If the quality of the range is declining, or if the system is out of balance, it should be evident in the way bison and other ungulates behave—through changes in habitat use, migration patterns, survival rates, and reproductive rates. To understand these factors, researchers collect data on group composition, counting the number of young and adults throughout the year to track juvenile survival, one of the key indicators of degrading habitat. In addition, approximately 100 animals across the five ungulate species in the study are fitted with GPS collars to track how the animals move. Researchers locate a collared animal and collect fecal samples, which are used to analyze the composition and quality of the diet and to look at the movement and behavior of different species using the same range. If bison and mule deer are in the same area, are they competing for resources, or are they eating different plant species? Or, are bison in winter creating foraging routes through the snow that other species can follow? Scientists can also overlay ungulate movements with predator locations. Are these animals moving because of available food, or because of predators, or both?

There’s more at stake than simply available food. If animals change their behavior too much because of declining habitat, ancient migration routes could be lost. “Deer, pronghorn, elk, bison, and sheep use routes that seem to be learned and passed on through generations. They have effects on the entire ecosystem. You might not be able to recover a migration route once it’s lost,” says Geremia.

A unique aspect of this project is that much of the research is being done by citizen scientists. Students on Yellowstone Forever programs get to actively participate in the research by conducting herd counts, locating collared animals, and even collecting scat samples.  Their work provides the NPS with much-needed data. “We’ve got hundreds and hundreds of observations; it’s incredible,” says Geremia. “We’ve more than quadrupled the amount of work we can get done with NPS researchers alone.” In addition to a 3-year, $150,000 grant from Yellowstone Forever, more than 600 Yellowstone Forever participants have provided 335 volunteer research hours since the project’s inception this year. Not only do participants feel the satisfaction of giving back to the park, says Joshua Theurer, citizen science program manager for Yellowstone Forever, “they realize ungulates do a lot more than lie down in the grass chewing their cud. They really look at the animals from a different point of view.”

Both Theurer and Geremia say that the study provides a deeper level of engagement, giving citizens the opportunity to talk about this idea of bison, grasslands, and sustainability and form their own opinions. They’ve particularly focused on engaging youth and high school participants, in hopes the students join the conversation about stewardship of these animals into the future.

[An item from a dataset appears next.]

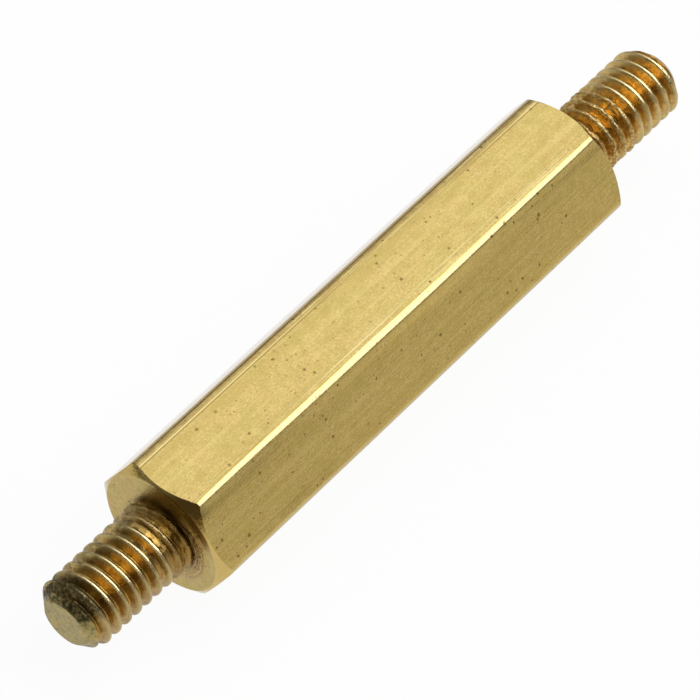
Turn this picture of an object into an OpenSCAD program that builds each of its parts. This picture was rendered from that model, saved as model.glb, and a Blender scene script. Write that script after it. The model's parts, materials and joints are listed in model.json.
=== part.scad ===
// A brass hex standoff, turned from one length of drawn hexagon bar: a hexagonal body with a
// threaded stud at each end. It lies along X on one of its flats, and the middle of that flat
// is the origin.

/* [Body] */
// Width of the hexagon across its flats
across_flats = 7; // [6:0.1:10]
// Length of the body, from shoulder to shoulder
body_l = 30; // [10:1:60]
// Radius of the bar's six long arrises
arris_r = 0.4; // [0.1:0.05:0.8]
// How far the end chamfers reach in past the middle of a flat
chamfer_in = 0.1; // [0:0.025:0.6]
// Angle of the end chamfers, measured from the end face
chamfer_slant = 38; // [15:1:45]

/* [Thread] */
// Diameter over the crests of the thread
crest_d = 3.95; // [3:0.05:4.6]
// Distance from one crest to the next
pitch = 0.7; // [0.5:0.05:1]
// Facets in one turn of the thread
turn_steps = 32; // [24:4:40]

/* [Studs] */
// Length of the stud at the -X end, from its shoulder to its tip
stud_a_l = 6.7; // [5:0.1:12]
// Length of the stud at the +X end, from its shoulder to its tip
stud_b_l = 7.4; // [5:0.1:12]
// Length of the plain shank beside the shoulder, at the -X end
shank_a_l = 0.7; // [0.4:0.1:1.5]
// Length of the plain shank beside the shoulder, at the +X end
shank_b_l = 0.5; // [0.4:0.1:1.5]
// Length over which the thread fades out into the shank, at the -X end
runout_a_l = 1.6; // [0.5:0.1:2.5]
// Length over which the thread fades out into the shank, at the +X end
runout_b_l = 0.9; // [0.5:0.1:2.5]
// How far the shanks stand proud of the crests
shank_proud = 0.03; // [0.02:0.01:0.1]
// Diameter of the flat on each tip
tip_d = 2.5; // [1:0.1:2.9]
// Angle of the chamfer on each tip, measured from the axis
tip_slant = 47; // [30:1:60]
// Where the thread starts around the stud at the -X end
start_a_turn = 306; // [0:1:359]
// Where the thread starts around the stud at the +X end
start_b_turn = 7; // [0:1:359]

/* [Hidden] */
brass = [0.80, 0.69, 0.42];
axis_z = across_flats / 2;
shank_r = crest_d / 2 + shank_proud;
// Facets in one rounded arris
arris_steps = 6;
// How far a stud reaches into the body, which makes the two one solid
stud_root = 1;

// A metric thread: 60 degree flanks, cut to 17/24 of the height of their sharp triangle
flank_slope = tan(30);
thread_depth = pitch / 2 / flank_slope * 17 / 24;
root_r = crest_d / 2 - thread_depth;
// The ridge's foot is sunk into the core, where neighbouring turns stay a little apart
ridge_sink = 0.05;
foot_gap = 0.03;
foot_w = pitch - foot_gap;
crest_w = foot_w - 2 * (thread_depth + ridge_sink) * flank_slope;
// Share of its height that the ridge starts with, and the turns it then takes to reach it all
rise_from = 0.3;
rise_turns = 0.7;

// The bar's section: a hexagon with a flat on each side of its X axis, its corners rounded
function bar_outline() =
    let (centre_r = (across_flats / 2 - arris_r) / cos(30))
    [
        for (corner = [30:60:330]) for (step = [0:arris_steps])
            let (a = corner - 30 + 60 * step / arris_steps)
            centre_r * [cos(corner), sin(corner)] + arris_r * [cos(a), sin(a)]
    ];

// What the lathe leaves of the bar: a flat ring and a cone at each end
module turned_ends() {
    outer_r = across_flats / 2 / cos(30) + 1;
    face_r = across_flats / 2 - chamfer_in;
    cone_l = (outer_r - face_r) * tan(chamfer_slant);
    rotate_extrude($fn = 96)
        polygon([
            [0, -body_l / 2],
            [face_r, -body_l / 2],
            [outer_r, cone_l - body_l / 2],
            [outer_r, body_l / 2 - cone_l],
            [face_r, body_l / 2],
            [0, body_l / 2]
        ]);
}

module body() {
    intersection() {
        linear_extrude(body_l + 2, center = true)
            polygon(bar_outline());
        turned_ends();
    }
}

// The ridge of a right-hand thread about +Z: a trapezium carried up the helix step by step. It
// starts low, inside the cone of the core, and rises out of it to its full height
module ridge(from_z, to_z) {
    foot_r = root_r - ridge_sink;
    full_h = thread_depth + ridge_sink;
    last = ceil((to_z - from_z) / pitch * turn_steps);
    points = [
        for (step = [0:last])
            let (
                turn = step / turn_steps,
                z = from_z + pitch * turn,
                around = [cos(360 * turn), sin(360 * turn)],
                foot = foot_r * around,
                top = (foot_r + full_h * min(1, rise_from + turn / rise_turns)) * around
            )
            each [
                [foot[0], foot[1], z - foot_w / 2],
                [top[0], top[1], z - crest_w / 2],
                [top[0], top[1], z + crest_w / 2],
                [foot[0], foot[1], z + foot_w / 2]
            ]
    ];
    sides = [
        for (step = [0:last - 1]) for (corner = [0:3])
            let (low = step * 4, high = low + 4, next = (corner + 1) % 4)
            [low + corner, low + next, high + next, high + corner]
    ];
    first_cap = [3, 2, 1, 0];
    last_cap = [for (corner = [0:3]) last * 4 + corner];
    polyhedron(points, concat([first_cap, last_cap], sides), convexity = 10);
}

// The core of a stud: the plain shank, the cone that the thread fades out on, and the root
module core(stud_l, shank_l, runout_l) {
    rotate_extrude($fn = 96)
        polygon([
            [0, -stud_root],
            [shank_r, -stud_root],
            [shank_r, shank_l],
            [root_r, shank_l + runout_l],
            [root_r, stud_l],
            [0, stud_l]
        ]);
}

// The chamfered end that the thread and the core are cut back to
module tip_envelope(stud_l) {
    outer_r = shank_r + 0.5;
    cone_l = (outer_r - tip_d / 2) / tan(tip_slant);
    rotate_extrude($fn = 96)
        polygon([
            [0, -stud_root],
            [outer_r, -stud_root],
            [outer_r, stud_l - cone_l],
            [tip_d / 2, stud_l],
            [0, stud_l]
        ]);
}

// A threaded stud along +Z, with its shoulder at the origin
module stud(stud_l, shank_l, runout_l, start_turn) {
    intersection() {
        union() {
            core(stud_l, shank_l, runout_l);
            rotate([0, 0, start_turn])
                ridge(shank_l + runout_l / 8, stud_l + pitch / 2);
        }
        tip_envelope(stud_l);
    }
}

module standoff() {
    color(brass)
        translate([0, 0, axis_z])
            union() {
                rotate([0, 90, 0])
                    body();
                translate([-body_l / 2, 0, 0])
                    rotate([0, -90, 0])
                        stud(stud_a_l, shank_a_l, runout_a_l, start_a_turn);
                translate([body_l / 2, 0, 0])
                    rotate([0, 90, 0])
                        stud(stud_b_l, shank_b_l, runout_b_l, start_b_turn);
            }
}

standoff();
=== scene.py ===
# %% [markdown]
# # A brass hex standoff
# This script dresses one turned part: a hexagonal brass body with a threaded stud at each end.
# Such a standoff is made on a lathe from drawn hexagon bar. The flats keep the skin of the bar,
# the shoulders and the studs are cut, and the threads are made with a die. So the piece needs
# three finishes, drawn, turned and threaded, although it is one solid.
#
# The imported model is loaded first. It is the frame that everything is measured from.

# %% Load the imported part
import json
import math

import bmesh
import bpy
from mathutils import Matrix, Vector, noise


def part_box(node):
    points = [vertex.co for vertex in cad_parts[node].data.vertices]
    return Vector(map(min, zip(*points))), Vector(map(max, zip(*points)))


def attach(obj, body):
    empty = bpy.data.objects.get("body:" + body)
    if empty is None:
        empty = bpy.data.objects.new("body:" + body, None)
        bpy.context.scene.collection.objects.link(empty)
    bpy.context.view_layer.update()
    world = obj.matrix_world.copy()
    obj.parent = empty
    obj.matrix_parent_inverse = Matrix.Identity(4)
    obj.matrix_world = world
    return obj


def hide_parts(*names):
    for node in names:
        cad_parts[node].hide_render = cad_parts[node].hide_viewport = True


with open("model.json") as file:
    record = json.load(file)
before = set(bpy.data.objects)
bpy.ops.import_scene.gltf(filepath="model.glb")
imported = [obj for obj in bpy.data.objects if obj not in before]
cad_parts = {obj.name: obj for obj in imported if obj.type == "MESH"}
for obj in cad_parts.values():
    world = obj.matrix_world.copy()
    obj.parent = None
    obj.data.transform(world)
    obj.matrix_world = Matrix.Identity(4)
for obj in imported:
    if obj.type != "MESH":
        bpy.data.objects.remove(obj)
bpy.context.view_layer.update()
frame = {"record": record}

# %% [markdown]
# ## Sizes
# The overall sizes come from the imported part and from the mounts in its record, so that the
# dressed piece follows the solid if that is changed. Only the forms that no box or mount tells,
# such as the shape of the thread, are written here, in metres.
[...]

Each layer of data is another tool in teasing apart the threads of this complicated tapestry and forming a picture scientists can understand and use. “For 100 years we’ve argued over what’s the right way for ungulates to graze Yellowstone,” says Geremia. Home on the Range will help further our understanding of the ecosystem, and provide decision-makers with new information that will help them guide future management.

WHAT DOES A GPS COLLAR DO?

GPS—or Global Positioning System—collars placed on Yellowstone animals provide important movement and location data for scientists. The GPS technology embedded in the collars records the specific location of an animal on a customized time schedule. This data is transmitted via a private satellite system called “Iridium” directly to researchers’ computers, providing them with daily or hourly movements, depending on the project. This enables researchers to “see” wildlife movement on the landscape in a highly efficient way, allowing the study of migration routes, locating an animal for population counts, and seeing how it interacts with other animals (or people).